Carnival rides will be up and running in Washington Square from 11 a.m. to 6 p.m. Saturday and Sunday.
[Related: A guide to everything Ellicottville, from 2015]
Transportation: Ellicottville is a scenic, nearly hourlong drive down Route 219 from Buffalo. Once you're there, the festival offers a shuttle service to take you from downtown events to Holiday Valley. It runs from 7 p.m. to 3 a.m. on Friday, 10 a.m. to 3 a.m. Saturday and 10 a.m. to midnight Sunday. Each shuttle ride costs $3.
Lyft and Uber will be available.
Lodging: Hopefully you've already booked your room, if not, well ... good luck. You might be better off couch-surfing at a Southtowns friend's house than finding a last-minute rental. Hotel lodging, cabin rentals and Airbnbs within 30 miles fill up months in advance for the weekend.
Music and drink: What's the first place you picture when you read "Ellicottville bars?" Probably, Ellicottville Brewing Company, or EBC, to locals.
At the 28 Monroe St. location, the bar serves a special brew named just for the occasion, Fall Festival lager. The expansive, trendy craft brewery is going to be packed inside and outside in a quaint beer garden and under a mammoth tent. If you can't fully experience the fall festival without drinking Fall Festival, then it's worth fighting your way to the bar for the seasonal Oktoberfest brew.
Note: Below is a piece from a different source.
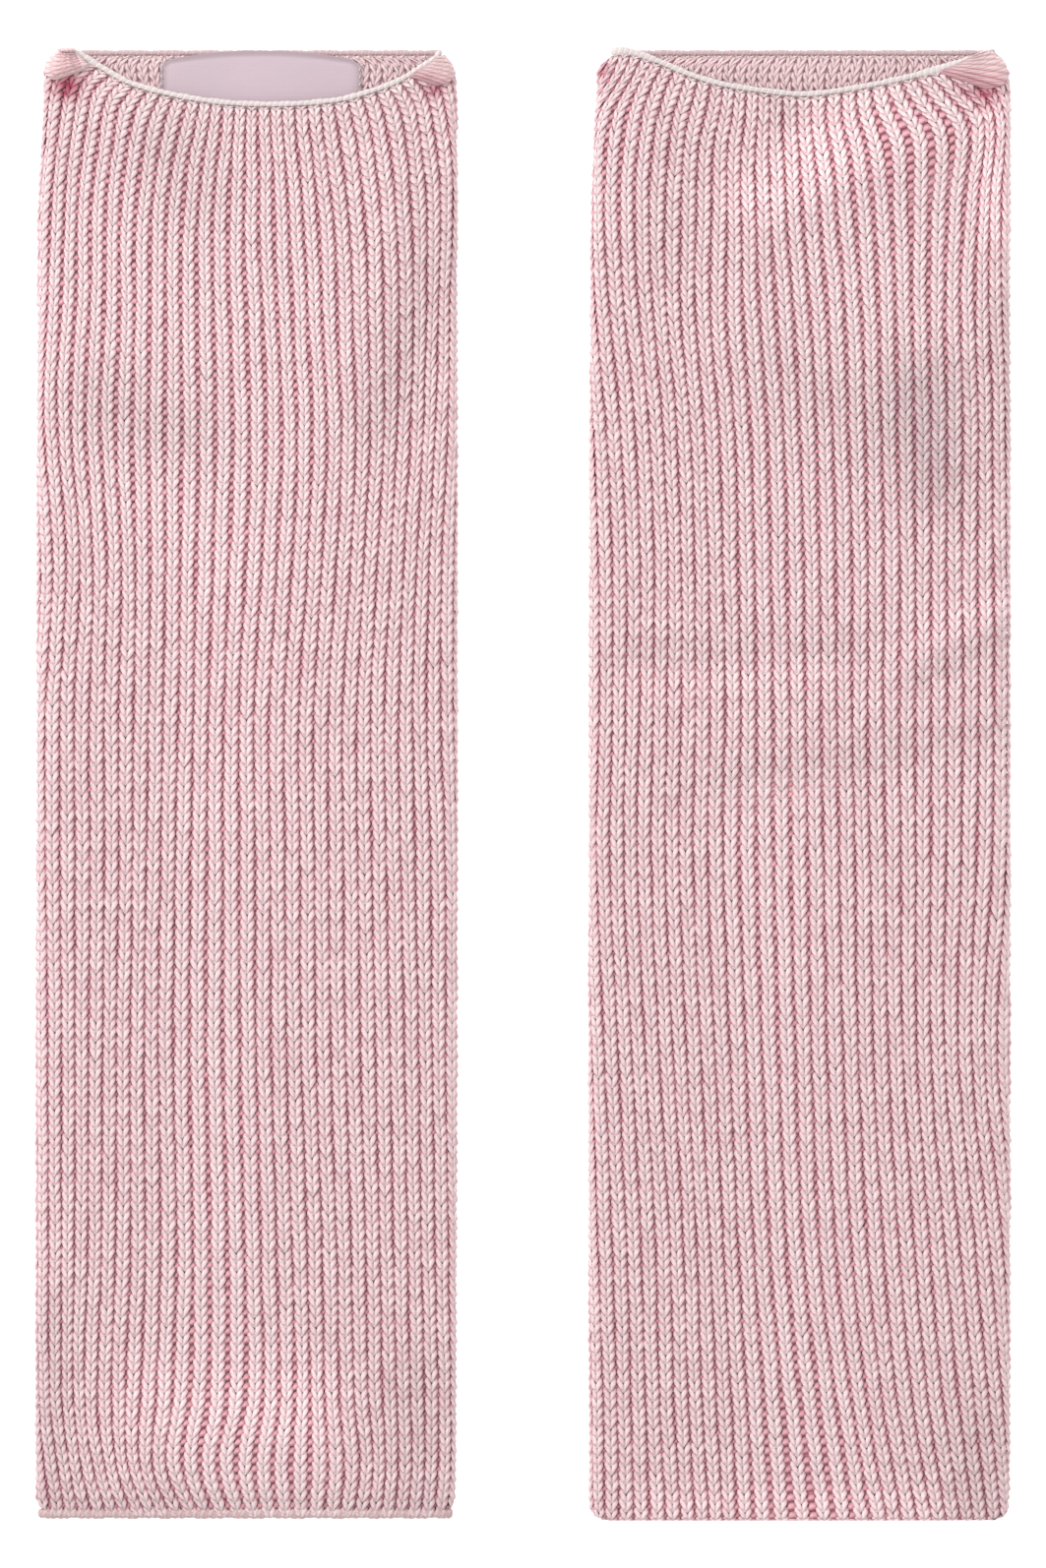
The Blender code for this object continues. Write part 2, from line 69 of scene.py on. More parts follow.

[Related: EBC remains a craft-beer leader]
Four-piece alternative meets Americana band Tim Britt Band is playing funk, blues, alternative, disco or "whatever makes you dance" from 1 to 4 p.m. Saturday on EBC's stage. Uncle Willy's Penthouse Players is playing dance and blues music in the brewery's beer garden from 5 to 8 p.m Friday.
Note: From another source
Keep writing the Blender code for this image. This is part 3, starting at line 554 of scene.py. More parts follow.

"Saturday Night Live" character Stefan might say Balloons (20 Monroe St.) is "New York's hottest nightclub" if he visited the Ellicottville bar. Well, it definitely earns that title in Ellicottville, since it's the only nightclub. Escape the arts and craft show and enter the small club and restaurant for "ROCKtoberfest," bumping along to the pulsating beats by DJ Xcite, DJ Snarski and the Porcelain Bus Drivers.
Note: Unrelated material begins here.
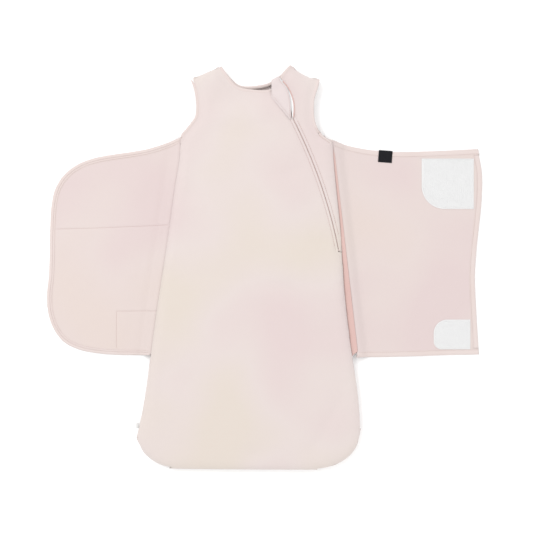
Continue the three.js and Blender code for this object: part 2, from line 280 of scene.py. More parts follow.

Party all weekend long at their musical stage and inside the bar as late as 2 a.m., while downing beers, mixed drinks and, perhaps, a Big Kahuna burger (house-smoked pork belly, fresh mozzarella, grilled pineapple and Thai chili drizzle).
Food: Aside from Villagio and Ellicottville Brewing Company, which both serve full menus, the rural ski town is rife with eating options.
There's Dina's (15 Washington St.), a dark-wood-paneled, in-vogue restaurant with made-to-order, upscale American-fusion food. Katy's Cafe (38 Washington St.), serves classic cafe-style breakfasts and lunch, including healthy salads and panini, along with a full range of espresso drinks.
The Public House (24 Monroe St.) opened in late 2017 and serves indulgent comfort food. Menu items include lobster poutine, jumbo crab cake sandwich and a chicken avocado wrap. There's even chicken fingers and mac and cheese, for non-lobster-eating children.
Holiday Valley activities: The ski lodge – nestled in the red, gold and brown dotted foliage-filled hills – goes all out for the fall festival. On its three-day-spanning itinerary, there's a ski swap, 5k road race, chairlift rides, mountaintop cookout, live music, rail jam with DJ, mountain bike race and a Birds of Prey show.
I know, I know, we had you at chairlift rides.
What better way to snap that breathtaking fall foliage shot – the one you need every year – than flying through the middle of Ellicottville's hills? Rides are $8 (a small price to pay for the perfect photo) and season pass holders receive a free ride when they present their pass. Dogs are not allowed on the lifts.
Bird-watchers and enthusiasts, the Birds of Prey show is for you. Learn about the history of falconry, how to train a bird using a lure and get up close and personal with falcons, hawks and owls at the show, held at 2 p.m. Saturday and Sunday.
The Fall Festival 5k road race starts at 9:30 a.m. Saturday. The mountain bike race begins at 10 a.m. Sunday. Register for either (or both) ahead of time.
What should I wear? Expect to see a lot of people wearing red flannels, brown leather riding boots, a Bills cap (worn backward), cream cable-knits and fleece button-ups. Classic fall stuff.